Today, the U.S. Food and Drug Administration approved Ayvakit (avapritinib) for the treatment of adults with unresectable (unable to be removed with surgery) or metastatic (when cancer cells spread to other parts of the body) gastrointestinal stromal tumor (GIST) – a type of tumor that occurs in the gastrointestinal tract, most commonly in the stomach or small intestine – harboring a platelet-derived growth factor receptor alpha (PDGFRA) exon 18 mutation. This approval includes GIST that harbors a PDGFRA D842V mutation, which is the most common exon 18 mutation. Ayvakit is a kinase inhibitor, meaning it blocks a type of enzyme called a kinase and helps keeps the cancer cells from growing.

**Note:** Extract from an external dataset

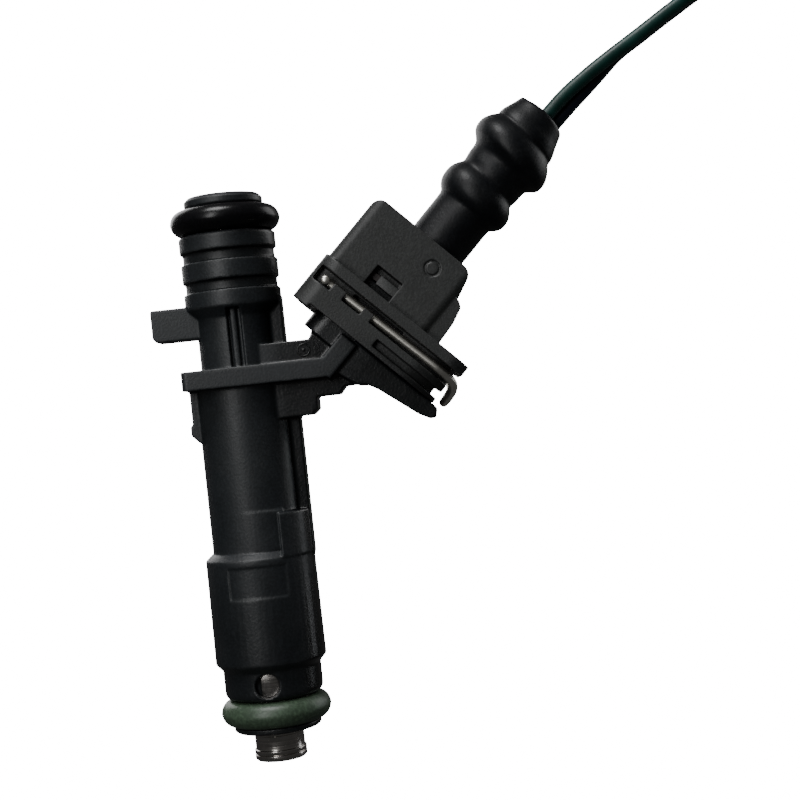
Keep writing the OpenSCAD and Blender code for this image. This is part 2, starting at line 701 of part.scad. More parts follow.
// Groove around the skirt, right of its tall front face
module skirt_groove() {
    difference() {
        translate([1.9, -20, w_skirt + 0.7]) cube([30, 40, 1.1]);
        slab(-20, lower_right - 1, plate_w - 2, 4.5, w_skirt, w_plate);
    }
}

module plug_housing() {
    color([0.11, 0.115, 0.115]) at_plug() difference() {
        plug_shell();
        skirt_groove();
        // Hollow for the socket's shroud, around the terminal block
        difference() {
            slab(-hollow_u, hollow_u, 2 * hollow_y, 2.8, w_skirt - 2, w_shroud_top + 1);
            slab(-block_len / 2, block_len / 2, block_w, 1.1, w_block, w_shroud_top + 2);
        }
        // Cells for the receptacles
        for (s = [-1, 1]) translate([s * terminal_u - cell_t / 2 - fit, -cell_w / 2 - fit, w_skirt])
            cube([cell_t + 2 * fit, cell_w + 2 * fit, w_box_top - w_skirt - 6]);
        // Chamber where the wires come together, and the boot's seat
        translate([0, 0, w_cell_top + 0.6]) cylinder(r = boot_r - 0.5, h = w_boot - w_cell_top - 0.6);
        translate([0, 0, w_boot]) cylinder(r = boot_r + fit, h = 5);
        // Windows for the clip's legs
        for (s = [-1, 1]) translate([-4, s * box_w / 2 - 2, w_plate + 0.3]) cube([8, 4, 1.5]);
        // Window onto the terminal lock
        translate([-4.1, -box_w, w_box]) cube([4.05, box_w / 2 + 1.5, 3]);
        // Pocket of the terminal lock
        translate([-lock_len / 2 - fit, -box_w / 2 + 0.37 - fit, w_box + 0.9 - fit])
            cube([lock_len + 2 * fit, lock_t + 2 * fit, lock_h + 2 * fit]);
        // Round mark on the front
        translate([1.6, -box_w / 2 + 0.2, 35.9]) rotate([90, 0, 0]) tube(1.1, 0.8, 2);
    }
}

module plug_seal() {
    color([0.25, 0.1, 0.06]) at_plug() difference() {
        slab(-hollow_u + 0.1, hollow_u - 0.1, 2 * hollow_y - 0.2, 2.7, w_shroud_top + 0.15,
            w_shroud_top + 0.98);
        slab(-block_len / 2 - 0.05, block_len / 2 + 0.05, block_w + 0.1, 1.2,
            w_shroud_top - 1, w_shroud_top + 2);
    }
}

module terminal_lock() {
    color([0.1, 0.1, 0.1]) at_plug()
        translate([-lock_len / 2, -box_w / 2 + 0.37, w_box + 0.9]) cube([lock_len, lock_t, lock_h]);
}

// One receptacle: a box that grips the blade, and the crimp behind it
module receptacle(side) {
    at_plug() translate([side * terminal_u, 0, 0]) difference() {
        translate([-cell_t / 2, -cell_w / 2, w_cell]) cube([cell_t, cell_w, w_cell_top - w_cell + 0.6]);
        translate([-blade_t / 2 - run_gap, -blade_w / 2 - run_gap, w_cell - 1])
            cube([blade_t + 2 * run_gap, blade_w + 2 * run_gap, w_cell_top - w_cell + 1]);
    }
}

module receptacle_left() {
    color([0.8, 0.78, 0.7]) receptacle(-1);
}

module receptacle_right() {
    color([0.8, 0.78, 0.7]) receptacle(1);
}

// A bent spring wire: two legs beside the box, joined by a bend around the lower plate
module wire_clip() {
    tip_u = box_left + 1.9;
    w_leg = w_plate + clip_d / 2 + 0.1;
    w_high = w_leg + 0.3;
    drop = 2.1;
    bend_u = clip_right - clip_bend_r;
    bend_y = leg_y - clip_bend_r;
    // From the tip of one leg to the bend's side, then the bend itself
    half = concat(
        [[tip_u, leg_y + 1.1, w_leg + 0.05], [tip_u, leg_y + 0.5, w_leg + 0.05],
        [tip_u + 0.2, leg_y + 0.15, w_leg], [tip_u + 0.7, leg_y, w_leg], [-4, leg_y, w_leg],
        [0, leg_y, w_leg + 0.1], [4.5, leg_y, w_leg + 0.2], [bend_u, leg_y, w_high]],
        [for (i = [1 : 6]) let (a = 15 * i) [bend_u + clip_bend_r * sin(a), bend_y + clip_bend_r * cos(a),
            i < 3 ? w_high : w_high - drop * pow((i - 2) / 4, 2.5)]],
        [[clip_right, bend_y / 2, w_high - drop - 0.5]]);
    other_half = [for (i = [len(half) - 1 : -1 : 0]) [half[i][0], -half[i][1], half[i][2]]];
    color([0.75, 0.72, 0.6]) at_plug()
        sweep(concat(half, [[clip_right, 0, w_high - drop - 0.7]], other_half), clip_d / 2, 12, [0, 0, 1]);
}

module rubber_boot() {
    color([0.05, 0.05, 0.055]) at_plug() difference() {
        union() {
            rotate_extrude() polygon(concat(
                [[0, w_boot + fit], [boot_r, w_boot + fit], [boot_r, 45]],
                arc(boot_r, 47.5, 1.15, -65, 75, 6),
                [[boot_r + 0.2, 49.6], [boot_r + 0.35, 50.2], [boot_r + 0.4, 52]],
                arc(boot_r - 0.1, 55, 2, -55, 60, 7),
                [[boot_r - 0.2, 58.6], [boot_r - 0.4, 59.4], [3.1, w_boot_end], [0, w_boot_end]]));
            // Small lug at the boot's end
            cheek([[-4, 58.8], [-2.3, 61.6], [-1.1, 61.5], [-1.1, 58.8]], 2.6);
        }
        translate([1.05, 0, w_boot - 1]) cylinder(r = 2.25, h = 30);
    }
}

// Wires

module wire(held, free) {
    sweep(concat([for (p = held) from_plug(p)], free), wire_d / 2, 8);
}

// Bare strands that carry on from the last point of a route
module strands(free) {
    n = len(free);
    d = unit(free[n - 1] - free[n - 2]);
    sweep([free[n - 1], free[n - 1] + 3 * d, free[n - 1] + 6 * d], strand_d / 2, 8);
}

module wire_green() {
    color([0.1, 0.28, 0.2]) wire(green_held, green_free);
}

module wire_dark() {
    color([0.03, 0.04, 0.08]) wire(dark_held, dark_free);
}

module strands_green() {
    color([0.8, 0.5, 0.3]) strands(green_free);
}

module strands_dark() {
    color([0.8, 0.5, 0.3]) strands(dark_free);
}

nozzle_body();
valve_seat();
orifice_plate();
valve_ball();
needle_tube();
armature();
return_spring();
valve_sleeve();
pole_core();
adjusting_sleeve();
inlet_tube();
filter_collar();
filter_frame();
filter_screen();
coil_housing();
coil_bobbin();
coil_winding();
flux_ring();
terminal_left();
terminal_right();
moulded_body();
lower_retainer();
lower_seal();
upper_seal();
inlet_cap();
plug_housing();
plug_seal();
terminal_lock();
receptacle_left();
receptacle_right();
wire_clip();
rubber_boot();
wire_green();
wire_dark();
strands_green();
strands_dark();
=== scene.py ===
# %% [markdown]
# # A fuel injector with its plug fitted
# This lesson dresses a finished CAD model of a fuel injector. The CAD model sets every size and place;
# here each visible piece gets the surface of the real one. Moulded pieces get rounded edges, the rubber
# boot, the spring clip, the O-rings and the wires are modelled again in finer mesh, and every piece gets
# a material made of nodes. All lengths are in metres, and Z runs along the injector's axis.

# %% Load the CAD model as a fixed frame
import json
import math

import bmesh
import bpy
import numpy as np
from mathutils import Matrix, Vector


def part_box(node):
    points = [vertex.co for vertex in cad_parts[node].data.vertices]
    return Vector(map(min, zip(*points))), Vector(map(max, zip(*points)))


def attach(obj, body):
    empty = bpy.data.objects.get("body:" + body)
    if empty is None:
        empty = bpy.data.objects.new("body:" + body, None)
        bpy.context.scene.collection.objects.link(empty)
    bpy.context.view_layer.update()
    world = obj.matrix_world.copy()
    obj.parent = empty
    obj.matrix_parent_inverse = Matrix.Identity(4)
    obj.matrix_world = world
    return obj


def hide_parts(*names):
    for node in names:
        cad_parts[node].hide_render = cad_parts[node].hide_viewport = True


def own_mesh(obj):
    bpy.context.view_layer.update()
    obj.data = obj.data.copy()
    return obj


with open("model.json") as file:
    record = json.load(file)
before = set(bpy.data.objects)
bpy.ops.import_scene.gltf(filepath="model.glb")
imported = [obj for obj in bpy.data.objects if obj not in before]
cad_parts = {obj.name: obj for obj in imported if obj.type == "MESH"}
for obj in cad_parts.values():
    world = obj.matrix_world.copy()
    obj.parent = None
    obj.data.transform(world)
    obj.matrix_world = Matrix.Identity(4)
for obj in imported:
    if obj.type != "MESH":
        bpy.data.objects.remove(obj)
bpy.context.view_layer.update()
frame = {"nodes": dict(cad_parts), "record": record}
nodes = frame["nodes"]
scene = bpy.context.scene
MM = 0.001

# %% [markdown]
# ## The connector's own frame
# The plug leans 45 degrees from the injector. Everything on it is easier to place in a frame of its own:
# `u` runs across the plug, `y` from front to back and `w` along it, away from the injector. Both `u` and
# `w` start on the injector's axis, 11.8 mm below the collar's underside.

# %% The connector's frame
LEAN = math.radians(45)
PLUG_Z = 37.57 * MM
ACROSS = Vector((math.cos(LEAN), 0, -math.sin(LEAN)))
ALONG = Vector((math.sin(LEAN), 0, math.cos(LEAN)))


def from_plug(u, y, w):
    """A point of the connector's frame, in millimetres, as a place in the injector's frame."""
    return Vector((0, y * MM, PLUG_Z)) + ACROSS * (u * MM) + ALONG * (w * MM)


# %% [markdown]
# ## The camera
# The camera stands level in front of the injector, 21 cm from its axis, and is rolled by 6 degrees, so
# that the injector leans to the left at its top. A matrix built from its right, up and back directions
# says this more plainly than three angles would.

# %% The camera
ROLL = math.radians(6.09)
CAMERA_DISTANCE = 0.210
VIEW_WIDTH = 0.10624
AIM = Vector((0.0206, 0, 0.0454))

camera_data = bpy.data.cameras.new("camera")
camera_data.lens = camera_data.sensor_width * CAMERA_DISTANCE / VIEW_WIDTH
camera_data.clip_start = 0.01
camera = bpy.data.objects.new("camera", camera_data)
scene.collection.objects.link(camera)
right = Vector((math.cos(ROLL), 0, -math.sin(ROLL)))
up = Vector((math.sin(ROLL), 0, math.cos(ROLL)))
back = Vector((0, -1, 0))
place = AIM + back * CAMERA_DISTANCE
camera.matrix_world = Matrix((
    (right.x, up.x, back.x, place.x),
    (right.y, up.y, back.y, place.y),
    (right.z, up.z, back.z, place.z),
    (0, 0, 0, 1)))
scene.camera = camera

# %% [markdown]
# ## Two wires that hang
# Each wire is a curve through a short list of given points. The first points lie inside the
# plug and the boot and are in the connector's frame. Past the boot the wires rise in one soft arch and
# hang straight down to their stripped ends. A curve keeps its true length, so it can be checked.

# %% Routes of the two wires
GREEN_HELD = [
    (-2.4, 0, 33.2), (-1.6, -0.3, 35), (-0.6, -0.6, 36.8), (0, -0.75, 38.6), (0.2, -0.75, 42),
    (0.2, -0.75, 47), (0.2, -0.75, 52), (0.3, -0.75, 57), (0.5, -0.8, 62), (0.65, -0.85, 65),
    (1.1, -0.95, 68), (1.7, -1.05, 71), (2.4, -1.05, 74)]
GREEN_FREE = [
    (57.3, -1.05, 90.2), (62.3, -1.05, 93.3), (67.2, -1.05, 96.1), (72, -1.05, 98.1),
    (77, -1.1, 98.1), (81.6, -1.1, 96.2), (85.2, -1.1, 93), (87.6, -1.1, 88.8), (88.5, -1.2, 84),
    (88.3, -1.4, 78), (87.9, -1.6, 71), (87.7, -1.9, 64), (87.8, -2.1, 57), (88.1, -2.3, 50),
    (88.3, -2.4, 43), (88.2, -2.5, 36), (87.9, -2.6, 29), (87.5, -2.7, 22), (87.2, -2.8, 15),
    (87, -2.8, 8), (87, -2.8, 2)]
DARK_HELD = [
    (2.5, 0, 33.2), (2.35, 0.3, 35), (1.95, 0.6, 36.8), (1.7, 0.75, 38.6), (1.65, 0.75, 42),
    (1.65, 0.75, 47), (1.65, 0.75, 52), (1.75, 0.75, 57), (1.95, 0.75, 62), (2.05, 0.85, 65),
    (2.25, 0.95, 68), (2.4, 1.05, 71), (2.55, 1.05, 74)]
DARK_FREE = [
    (57.3, 1.05, 90.1), (62.3, 1.05, 93.2), (67.2, 1.05, 96), (72, 1.05, 98), (77, 1.1, 98.1),
    (81.7, 1.1, 96.4), (85.5, 1.1, 93.4), (88.2, 1.1, 89.4), (89.5, 1.2, 84.6), (90, 1.4, 79),
    (90.2, 1.6, 72), (90.4, 1.8, 65), (90.8, 1.9, 58), (91.2, 2, 51), (91.4, 2.1, 44),
    (91.3, 2.2, 37), (91, 2.3, 30), (90.8, 2.4, 23), (90.7, 2.4, 16), (90.8, 2.4, 10),
    (90.9, 2.4, 5)]
WIRE_D = 1.9 * MM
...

Common side effects for patients taking Ayvakit were edema (swelling), nausea, fatigue/asthenia (abnormal physical weakness or lack of energy), cognitive impairment, vomiting, decreased appetite, diarrhea, hair color changes, increased lacrimation (secretion of tears), abdominal pain, constipation, rash and dizziness. Ayvakit can cause intracranial hemorrhage (bleeding that occurs inside the skull) in which case the dose should be reduced, or the drug should be discontinued. Ayvakit can also cause central nervous system effects including cognitive impairment, dizziness, sleep disorders, mood disorders, speech disorders and hallucinations. If this happens, depending on the severity, Ayvakit should be withheld and then resumed at the same or reduced dose upon improvement or permanently discontinued.
Health care professionals should advise pregnant women that Ayvakit may cause harm to a developing fetus or newborn baby. Additionally, the FDA advises health care professionals to tell females of reproductive potential, and males with female partners of reproductive potential, to use effective contraception during treatment with Ayvakit and for six weeks after the final dose.